* Request *
Reproduce exactly the opening lines of the listing, stopping after the line that contains "HOLE_BESIDE = 11" and including it.

[begin Listed entries]

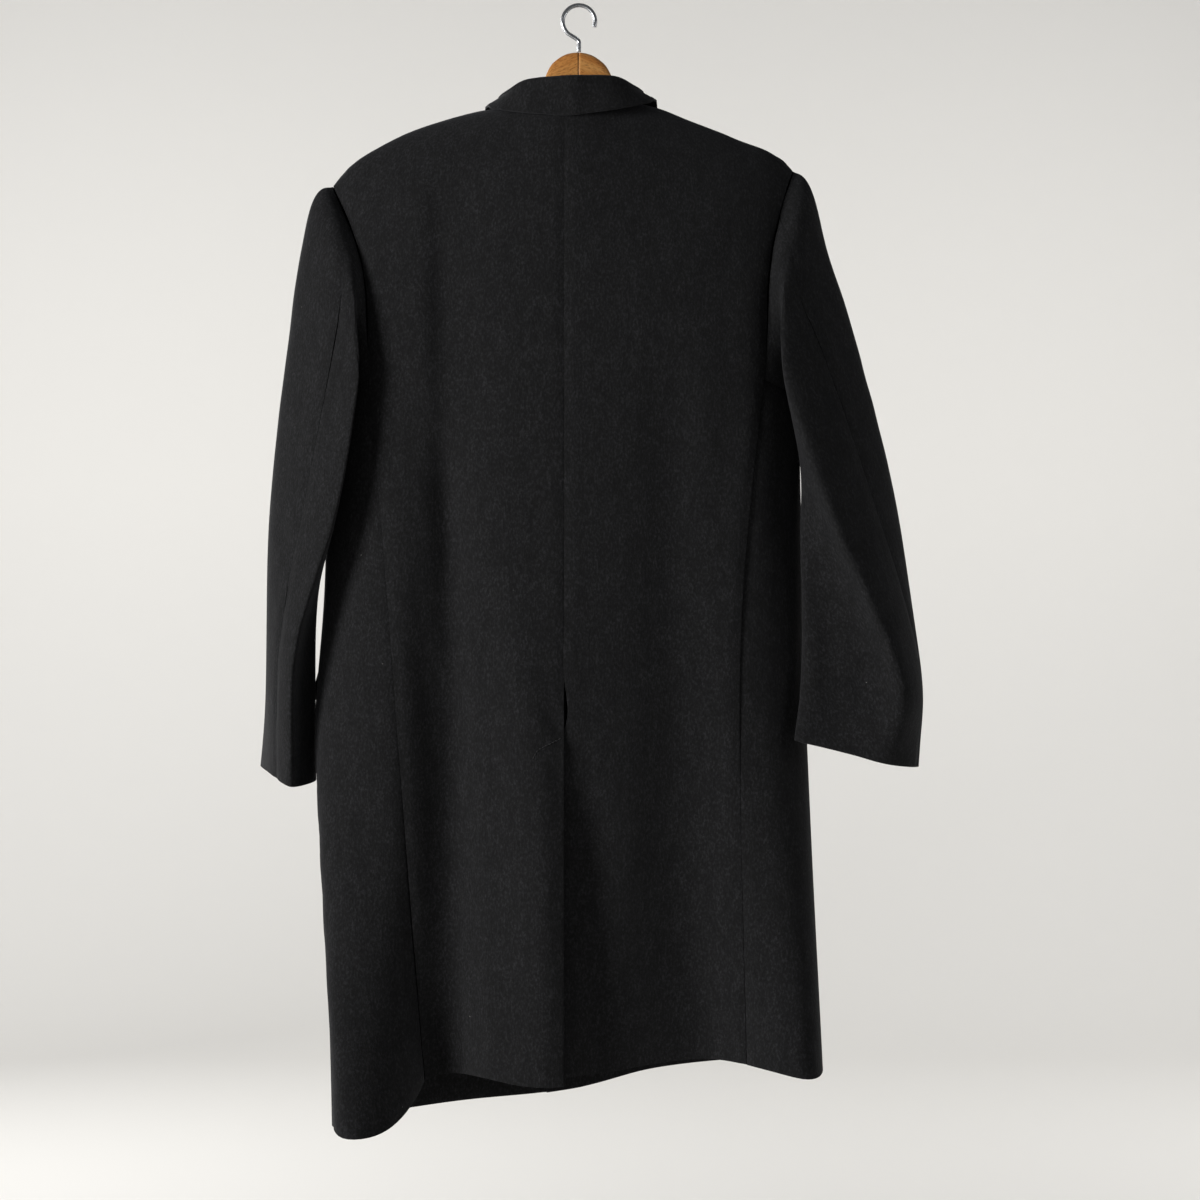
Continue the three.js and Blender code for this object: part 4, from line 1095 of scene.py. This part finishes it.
def button_thread(name):
    shape = bmesh.new()
    reach = HOLE_AT * math.sin(math.radians(45))
    for side in (-1, 1):
        for strand in STRANDS:
            spot = Matrix.Translation((-reach, side * reach + strand * MM, THREAD_HEIGHT))
            loop = bmesh.ops.create_circle(shape, cap_ends=False, segments=8, radius=THREAD_RADIUS,
                                           matrix=spot)["verts"]
            rims = list({edge for vert in loop for edge in vert.link_edges})
            bmesh.ops.spin(shape, geom=loop + rims, cent=(0, 0, THREAD_HEIGHT), axis=(0, 1, 0),
                           angle=math.radians(180), steps=10, use_merge=False)
    bmesh.ops.scale(shape, vec=(1, 1, FLATTENED), verts=shape.verts,
                    space=Matrix.Translation((0, 0, -THREAD_HEIGHT)))
    bmesh.ops.recalc_face_normals(shape, faces=shape.faces)
    return mesh_object(name, shape, silk_thread)


print("strands to a button:", 2 * len(STRANDS))

# %% [markdown]
# Each button lies on the front and faces the way that the cloth faces there. Its place and its tilt
# are read from its own solid. Its buttonhole is worked into the left front beside it.

# %% Sew the buttons on
HOLE_BESIDE = 11    # millimetres from the button's middle to where its buttonhole starts


def seat_of(node):
    """Where a button lies and which way it faces, from its own solid."""
    mesh = bpy.data.objects[node].data
    whole = sum(p.area for p in mesh.polygons)
    centre = sum((p.center * p.area for p in mesh.polygons), Vector()) / whole
    facing = sum((p.normal * p.area for p in mesh.polygons if p.normal.y < -0.8), Vector()).normalized()
    back = min(facing.dot(v.co) for v in mesh.vertices)
    spot = centre + facing * (back - facing.dot(centre))
    turn = facing.to_track_quat("Z", "Y").to_matrix().to_4x4()
    return Matrix.Translation(spot) @ turn


for number in (1, 2, 3):
    node = f"button_{number}"
    seat = seat_of(node)
    disc, threads = turned_button(node + "_disc"), button_thread(node + "_thread")
    for piece in (disc, threads):
        piece.data.transform(seat)
        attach(piece, "root")
    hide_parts(node)
    across, up = seat.translation.x / MM, seat.translation.z / MM
    buttonhole(f"buttonhole_{number}", cloth["front_left"], across + HOLE_BESIDE, up, 0)
    print(node, [round(v, 4) for v in seat.translation])
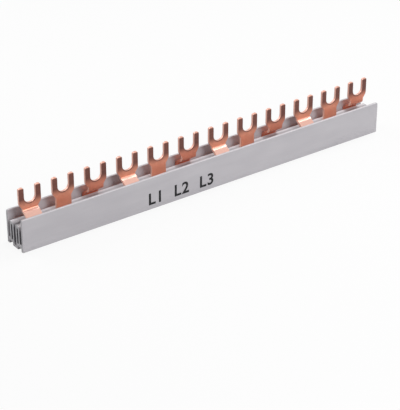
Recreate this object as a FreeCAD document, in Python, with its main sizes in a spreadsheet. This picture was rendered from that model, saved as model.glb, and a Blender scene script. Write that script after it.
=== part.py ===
import FreeCAD, Part
import os
import Sketcher

# Three-phase comb busbar with twelve forks: an extruded insulating profile that holds three stamped
# copper comb bars, one for each phase.
# X runs along the profile, with 0 at mid length. Y runs across it, with 0 in the plane of the forks
# and the front wall on the -Y side. Z is up, with 0 on the underside, so the origin is the bottom
# centre of the profile. Lengths are in millimetres, and the sheet below holds the driving sizes.

SIZES = [
    ("module_pitch", 17.8, "width of one breaker module, and spacing of the forks"),
    ("module_count", 12, "number of modules along the profile, one fork each"),
    ("outer_wall", 1.2, "thickness of the front and back walls"),
    ("end_margin", 8.65, "distance from the middle of each outer fork to the end of the profile"),
    ("profile_height", 16.95, "height of the front and back walls"),
    ("partition_leg", 1.15, "thickness of each leg of the two hollow partitions"),
    ("chamber_width", 1.15, "width of the closed chamber in each partition"),
    ("partition_cap", 1.4, "thickness of the cap that closes each chamber"),
    ("partition_cover", 1.3, "height of the partitions above the side bars"),
    ("base_thickness", 1.35, "floor under the middle slot"),
    ("web_thickness", 1.5, "floor between each underside groove and the chamber above it"),
    ("groove_depth", 1.7, "depth of the two grooves in the underside"),
    ("rib_width", 4.6, "width of the middle rib between the underside grooves"),
    ("foot_width", 1.75, "width of the foot under each outer wall"),
    ("wall_edge_round", 0.35, "rounding of the top edges of the outer walls"),
    ("partition_edge_round", 0.45, "rounding of the top edges of the partitions"),
    ("wall_corner_round", 0.9, "rounding of the walls' top corners, at the ends of the profile"),
    ("base_edge_round", 0.5, "rounding of the lower outer edges"),
    ("sink_depth", 0.08, "depth of the shallow sink along the outer faces"),
    ("sink_height", 3.5, "height of the deepest line of that sink"),
    ("sink_below", 1.0, "reach of that sink below its deepest line"),
    ("sink_above", 3.0, "reach of that sink above its deepest line"),
    ("groove_edge_round", 0.3, "rounding in the corners of the underside grooves"),
    ("chamber_edge_round", 0.25, "rounding in the corners of the chambers"),
    ("copper_thickness", 1.2, "thickness of the copper strip"),
    ("slot_clearance", 0.2, "gap on each side of a bar in its slot"),
    ("bar_height", 7.4, "height of the bar that joins the forks of one phase"),
    ("bar_end_gap", 3.0, "distance from each end of the profile to the ends of the bars"),
    ("neck_width", 8.1, "width of the necks that carry the forks"),
    ("neck_root_round", 1.0, "rounding where a neck rises from its bar"),
    ("front_bend_clearance", 1.68, "height of the front bar's lower bend above the partitions"),
    ("back_bend_clearance", 0.68, "height of the back bar's lower bend above the partitions"),
    ("slant_angle", 52, "lean of a side bar's necks between the lower and the middle bend, in degrees"),
    ("ledge_angle", 65, "lean between the middle and the upper bend, in degrees"),
    ("ledge_depth", 1.63, "distance from the middle bend to the upper bend, across the profile"),
    ("bend_radius", 0.7, "inner radius of the bends"),
    ("shoulder_gap", 0.9, "height of the shoulders' start above the front bar's upper bend"),
    ("shoulder_rise", 2.6, "height over which a neck widens to the fork"),
    ("shoulder_round", 2.75, "rounding of the outer corners of the shoulders"),
    ("shoulder_fillet", 1.0, "rounding of the inner corners of the shoulders"),
    ("fork_width", 11.6, "width over the two prongs"),
    ("mouth_width", 6.2, "width of the slot between the prongs, for a terminal screw"),
    ("mouth_depth", 8.45, "depth of that slot, from the tips to its round end"),
    ("fork_root", 2.65, "height from the shoulders' start to the round end of the slot"),
    ("tip_round", 1.15, "rounding of the corners of the prong tips, seen from the front"),
    ("tip_bevel", 0.3, "bevel on both faces of the prong tips"),
]

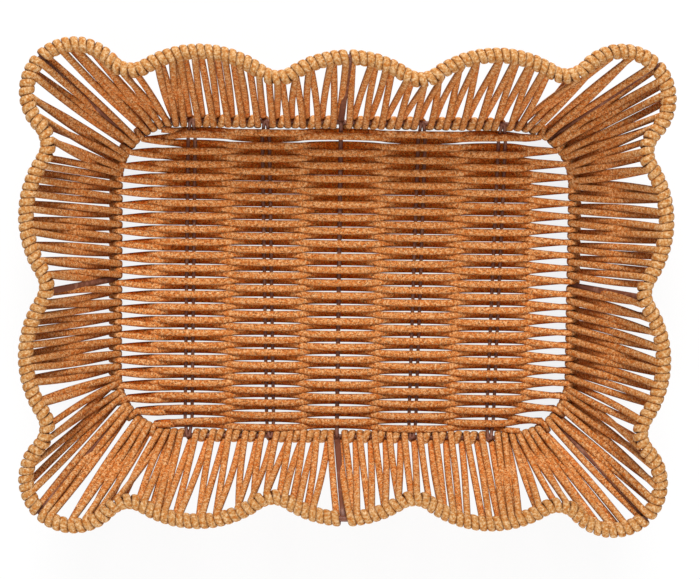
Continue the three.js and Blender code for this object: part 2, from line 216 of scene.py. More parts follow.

[end Listed entries]

* Full response *
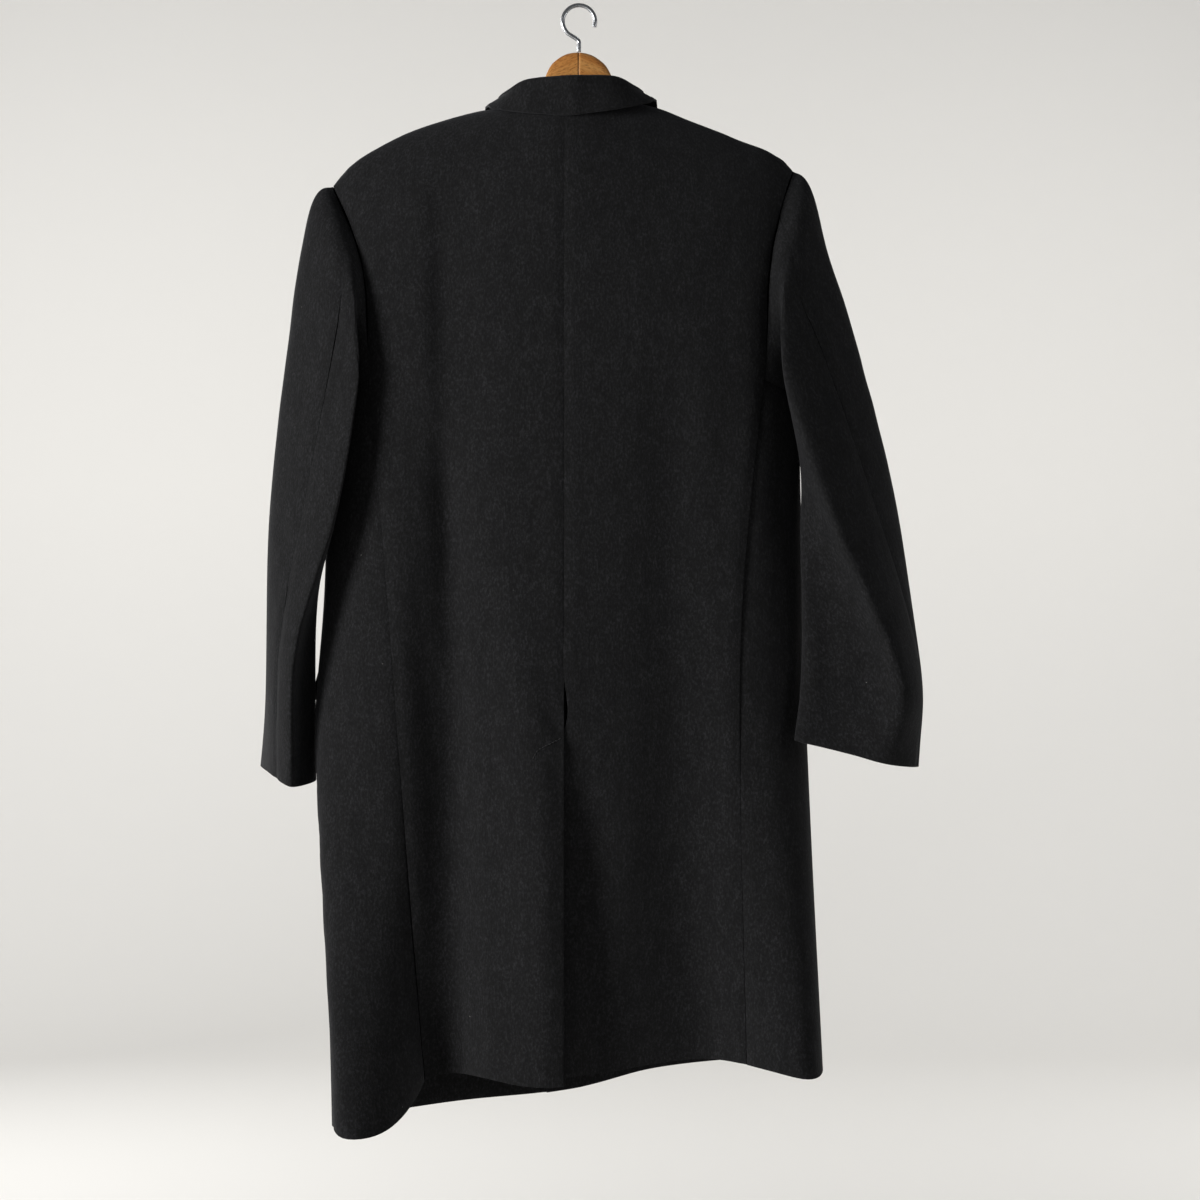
Continue the three.js and Blender code for this object: part 4, from line 1095 of scene.py. This part finishes it.
def button_thread(name):
    shape = bmesh.new()
    reach = HOLE_AT * math.sin(math.radians(45))
    for side in (-1, 1):
        for strand in STRANDS:
            spot = Matrix.Translation((-reach, side * reach + strand * MM, THREAD_HEIGHT))
            loop = bmesh.ops.create_circle(shape, cap_ends=False, segments=8, radius=THREAD_RADIUS,
                                           matrix=spot)["verts"]
            rims = list({edge for vert in loop for edge in vert.link_edges})
            bmesh.ops.spin(shape, geom=loop + rims, cent=(0, 0, THREAD_HEIGHT), axis=(0, 1, 0),
                           angle=math.radians(180), steps=10, use_merge=False)
    bmesh.ops.scale(shape, vec=(1, 1, FLATTENED), verts=shape.verts,
                    space=Matrix.Translation((0, 0, -THREAD_HEIGHT)))
    bmesh.ops.recalc_face_normals(shape, faces=shape.faces)
    return mesh_object(name, shape, silk_thread)


print("strands to a button:", 2 * len(STRANDS))

# %% [markdown]
# Each button lies on the front and faces the way that the cloth faces there. Its place and its tilt
# are read from its own solid. Its buttonhole is worked into the left front beside it.

# %% Sew the buttons on
HOLE_BESIDE = 11    # millimetres from the button's middle to where its buttonhole starts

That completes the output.